======== Source records ========
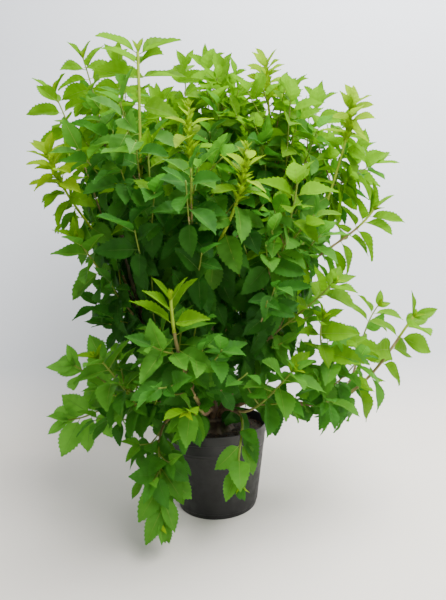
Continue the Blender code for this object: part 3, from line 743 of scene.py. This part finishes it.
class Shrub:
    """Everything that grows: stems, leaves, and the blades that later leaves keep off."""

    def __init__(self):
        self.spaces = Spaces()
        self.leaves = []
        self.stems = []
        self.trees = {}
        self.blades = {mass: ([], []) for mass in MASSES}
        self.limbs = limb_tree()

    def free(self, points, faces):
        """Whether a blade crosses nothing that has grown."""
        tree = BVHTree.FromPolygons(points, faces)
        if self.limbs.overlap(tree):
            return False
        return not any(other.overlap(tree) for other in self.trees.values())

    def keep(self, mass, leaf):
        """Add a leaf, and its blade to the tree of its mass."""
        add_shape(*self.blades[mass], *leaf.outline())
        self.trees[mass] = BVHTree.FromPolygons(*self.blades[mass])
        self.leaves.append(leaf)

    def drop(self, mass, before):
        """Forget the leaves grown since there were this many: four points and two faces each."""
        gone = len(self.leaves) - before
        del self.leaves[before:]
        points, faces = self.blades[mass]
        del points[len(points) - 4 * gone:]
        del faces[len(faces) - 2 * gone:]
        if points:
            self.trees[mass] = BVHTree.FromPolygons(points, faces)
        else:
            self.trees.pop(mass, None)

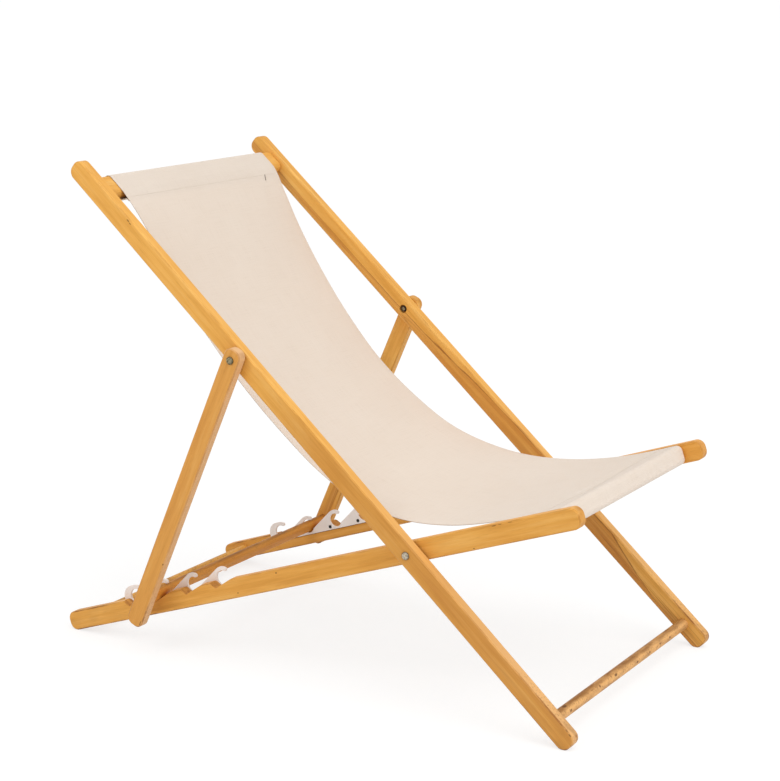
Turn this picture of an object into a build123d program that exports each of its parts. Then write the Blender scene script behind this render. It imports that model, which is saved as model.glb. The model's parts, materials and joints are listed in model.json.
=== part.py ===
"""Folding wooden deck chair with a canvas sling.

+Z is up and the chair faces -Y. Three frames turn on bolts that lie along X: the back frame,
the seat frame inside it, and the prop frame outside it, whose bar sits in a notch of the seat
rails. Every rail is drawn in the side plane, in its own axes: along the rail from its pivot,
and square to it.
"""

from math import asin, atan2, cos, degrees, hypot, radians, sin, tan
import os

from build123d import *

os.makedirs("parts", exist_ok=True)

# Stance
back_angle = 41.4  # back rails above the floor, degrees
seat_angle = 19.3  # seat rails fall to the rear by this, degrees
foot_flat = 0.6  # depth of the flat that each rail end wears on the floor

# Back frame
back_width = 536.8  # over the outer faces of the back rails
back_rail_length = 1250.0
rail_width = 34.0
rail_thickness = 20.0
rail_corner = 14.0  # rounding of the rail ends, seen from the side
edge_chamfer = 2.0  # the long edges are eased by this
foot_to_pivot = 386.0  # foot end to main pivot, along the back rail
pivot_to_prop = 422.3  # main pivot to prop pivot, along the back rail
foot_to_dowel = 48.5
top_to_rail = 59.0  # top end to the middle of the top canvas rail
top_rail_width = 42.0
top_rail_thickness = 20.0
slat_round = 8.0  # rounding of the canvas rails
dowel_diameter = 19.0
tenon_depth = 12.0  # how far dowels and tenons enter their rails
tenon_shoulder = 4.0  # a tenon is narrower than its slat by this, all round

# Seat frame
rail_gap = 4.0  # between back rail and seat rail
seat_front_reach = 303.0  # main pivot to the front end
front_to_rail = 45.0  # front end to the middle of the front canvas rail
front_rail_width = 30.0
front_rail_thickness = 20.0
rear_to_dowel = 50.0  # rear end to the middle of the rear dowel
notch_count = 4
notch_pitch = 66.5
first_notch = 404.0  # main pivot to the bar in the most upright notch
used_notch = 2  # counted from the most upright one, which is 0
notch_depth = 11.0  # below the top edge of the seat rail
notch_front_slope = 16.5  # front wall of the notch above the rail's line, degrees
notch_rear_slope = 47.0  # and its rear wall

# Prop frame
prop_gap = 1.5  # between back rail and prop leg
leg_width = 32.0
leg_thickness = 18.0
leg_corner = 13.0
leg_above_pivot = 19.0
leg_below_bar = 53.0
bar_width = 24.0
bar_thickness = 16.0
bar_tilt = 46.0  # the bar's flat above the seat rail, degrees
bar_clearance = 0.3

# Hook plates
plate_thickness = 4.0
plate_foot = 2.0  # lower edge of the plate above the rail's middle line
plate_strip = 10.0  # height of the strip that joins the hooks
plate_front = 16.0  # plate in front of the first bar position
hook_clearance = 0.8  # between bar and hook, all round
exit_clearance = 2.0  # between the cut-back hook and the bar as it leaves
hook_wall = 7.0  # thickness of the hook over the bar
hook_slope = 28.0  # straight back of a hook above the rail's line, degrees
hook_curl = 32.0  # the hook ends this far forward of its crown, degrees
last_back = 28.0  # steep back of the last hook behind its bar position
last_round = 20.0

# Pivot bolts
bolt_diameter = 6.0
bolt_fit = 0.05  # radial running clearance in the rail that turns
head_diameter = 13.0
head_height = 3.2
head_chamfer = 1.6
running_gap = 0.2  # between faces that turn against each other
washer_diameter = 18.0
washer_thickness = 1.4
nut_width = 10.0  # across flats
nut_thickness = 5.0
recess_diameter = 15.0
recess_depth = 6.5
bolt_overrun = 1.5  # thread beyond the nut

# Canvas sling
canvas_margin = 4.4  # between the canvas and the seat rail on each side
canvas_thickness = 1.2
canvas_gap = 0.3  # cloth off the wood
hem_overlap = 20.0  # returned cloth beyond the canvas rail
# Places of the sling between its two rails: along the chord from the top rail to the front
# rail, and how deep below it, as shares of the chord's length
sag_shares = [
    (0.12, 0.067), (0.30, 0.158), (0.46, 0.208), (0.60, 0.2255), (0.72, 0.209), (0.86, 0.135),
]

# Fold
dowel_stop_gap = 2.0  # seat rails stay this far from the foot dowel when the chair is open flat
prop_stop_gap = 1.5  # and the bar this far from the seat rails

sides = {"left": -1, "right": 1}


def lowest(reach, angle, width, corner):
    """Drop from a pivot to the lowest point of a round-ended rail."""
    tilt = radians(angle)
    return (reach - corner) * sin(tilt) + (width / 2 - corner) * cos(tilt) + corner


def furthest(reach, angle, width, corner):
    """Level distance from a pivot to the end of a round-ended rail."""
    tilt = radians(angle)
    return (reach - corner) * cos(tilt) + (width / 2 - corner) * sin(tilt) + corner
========
Short task:
Output every entry shown above, exactly.

Exercise result:
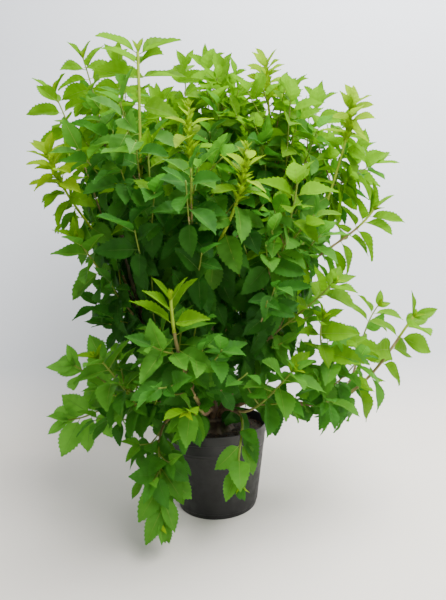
Continue the Blender code for this object: part 3, from line 743 of scene.py. This part finishes it.
class Shrub:
    """Everything that grows: stems, leaves, and the blades that later leaves keep off."""

    def __init__(self):
        self.spaces = Spaces()
        self.leaves = []
        self.stems = []
        self.trees = {}
        self.blades = {mass: ([], []) for mass in MASSES}
        self.limbs = limb_tree()

    def free(self, points, faces):
        """Whether a blade crosses nothing that has grown."""
        tree = BVHTree.FromPolygons(points, faces)
        if self.limbs.overlap(tree):
            return False
        return not any(other.overlap(tree) for other in self.trees.values())

    def keep(self, mass, leaf):
        """Add a leaf, and its blade to the tree of its mass."""
        add_shape(*self.blades[mass], *leaf.outline())
        self.trees[mass] = BVHTree.FromPolygons(*self.blades[mass])
        self.leaves.append(leaf)

    def drop(self, mass, before):
        """Forget the leaves grown since there were this many: four points and two faces each."""
        gone = len(self.leaves) - before
        del self.leaves[before:]
        points, faces = self.blades[mass]
        del points[len(points) - 4 * gone:]
        del faces[len(faces) - 2 * gone:]
        if points:
            self.trees[mass] = BVHTree.FromPolygons(points, faces)
        else:
            self.trees.pop(mass, None)

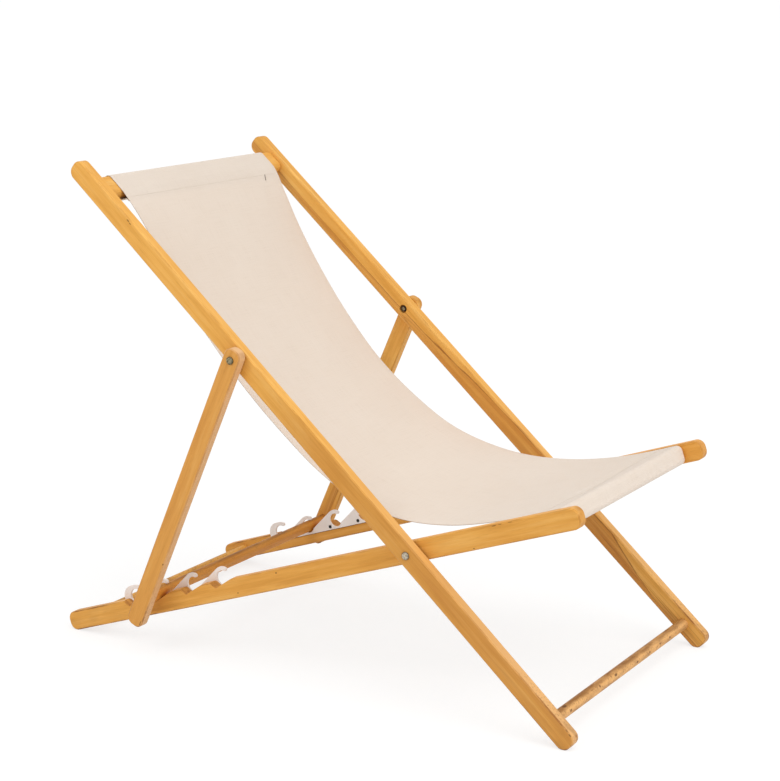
Turn this picture of an object into a build123d program that exports each of its parts. Then write the Blender scene script behind this render. It imports that model, which is saved as model.glb. The model's parts, materials and joints are listed in model.json.
=== part.py ===
"""Folding wooden deck chair with a canvas sling.

+Z is up and the chair faces -Y. Three frames turn on bolts that lie along X: the back frame,
the seat frame inside it, and the prop frame outside it, whose bar sits in a notch of the seat
rails. Every rail is drawn in the side plane, in its own axes: along the rail from its pivot,
and square to it.
"""

from math import asin, atan2, cos, degrees, hypot, radians, sin, tan
import os

from build123d import *

os.makedirs("parts", exist_ok=True)

# Stance
back_angle = 41.4  # back rails above the floor, degrees
seat_angle = 19.3  # seat rails fall to the rear by this, degrees
foot_flat = 0.6  # depth of the flat that each rail end wears on the floor

# Back frame
back_width = 536.8  # over the outer faces of the back rails
back_rail_length = 1250.0
rail_width = 34.0
rail_thickness = 20.0
rail_corner = 14.0  # rounding of the rail ends, seen from the side
edge_chamfer = 2.0  # the long edges are eased by this
foot_to_pivot = 386.0  # foot end to main pivot, along the back rail
pivot_to_prop = 422.3  # main pivot to prop pivot, along the back rail
foot_to_dowel = 48.5
top_to_rail = 59.0  # top end to the middle of the top canvas rail
top_rail_width = 42.0
top_rail_thickness = 20.0
slat_round = 8.0  # rounding of the canvas rails
dowel_diameter = 19.0
tenon_depth = 12.0  # how far dowels and tenons enter their rails
tenon_shoulder = 4.0  # a tenon is narrower than its slat by this, all round

# Seat frame
rail_gap = 4.0  # between back rail and seat rail
seat_front_reach = 303.0  # main pivot to the front end
front_to_rail = 45.0  # front end to the middle of the front canvas rail
front_rail_width = 30.0
front_rail_thickness = 20.0
rear_to_dowel = 50.0  # rear end to the middle of the rear dowel
notch_count = 4
notch_pitch = 66.5
first_notch = 404.0  # main pivot to the bar in the most upright notch
used_notch = 2  # counted from the most upright one, which is 0
notch_depth = 11.0  # below the top edge of the seat rail
notch_front_slope = 16.5  # front wall of the notch above the rail's line, degrees
notch_rear_slope = 47.0  # and its rear wall

# Prop frame
prop_gap = 1.5  # between back rail and prop leg
leg_width = 32.0
leg_thickness = 18.0
leg_corner = 13.0
leg_above_pivot = 19.0
leg_below_bar = 53.0
bar_width = 24.0
bar_thickness = 16.0
bar_tilt = 46.0  # the bar's flat above the seat rail, degrees
bar_clearance = 0.3

# Hook plates
plate_thickness = 4.0
plate_foot = 2.0  # lower edge of the plate above the rail's middle line
plate_strip = 10.0  # height of the strip that joins the hooks
plate_front = 16.0  # plate in front of the first bar position
hook_clearance = 0.8  # between bar and hook, all round
exit_clearance = 2.0  # between the cut-back hook and the bar as it leaves
hook_wall = 7.0  # thickness of the hook over the bar
hook_slope = 28.0  # straight back of a hook above the rail's line, degrees
hook_curl = 32.0  # the hook ends this far forward of its crown, degrees
last_back = 28.0  # steep back of the last hook behind its bar position
last_round = 20.0

# Pivot bolts
bolt_diameter = 6.0
bolt_fit = 0.05  # radial running clearance in the rail that turns
head_diameter = 13.0
head_height = 3.2
head_chamfer = 1.6
running_gap = 0.2  # between faces that turn against each other
washer_diameter = 18.0
washer_thickness = 1.4
nut_width = 10.0  # across flats
nut_thickness = 5.0
recess_diameter = 15.0
recess_depth = 6.5
bolt_overrun = 1.5  # thread beyond the nut

# Canvas sling
canvas_margin = 4.4  # between the canvas and the seat rail on each side
canvas_thickness = 1.2
canvas_gap = 0.3  # cloth off the wood
hem_overlap = 20.0  # returned cloth beyond the canvas rail
# Places of the sling between its two rails: along the chord from the top rail to the front
# rail, and how deep below it, as shares of the chord's length
sag_shares = [
    (0.12, 0.067), (0.30, 0.158), (0.46, 0.208), (0.60, 0.2255), (0.72, 0.209), (0.86, 0.135),
]

# Fold
dowel_stop_gap = 2.0  # seat rails stay this far from the foot dowel when the chair is open flat
prop_stop_gap = 1.5  # and the bar this far from the seat rails

sides = {"left": -1, "right": 1}


def lowest(reach, angle, width, corner):
    """Drop from a pivot to the lowest point of a round-ended rail."""
    tilt = radians(angle)
    return (reach - corner) * sin(tilt) + (width / 2 - corner) * cos(tilt) + corner


def furthest(reach, angle, width, corner):
    """Level distance from a pivot to the end of a round-ended rail."""
    tilt = radians(angle)
    return (reach - corner) * cos(tilt) + (width / 2 - corner) * sin(tilt) + corner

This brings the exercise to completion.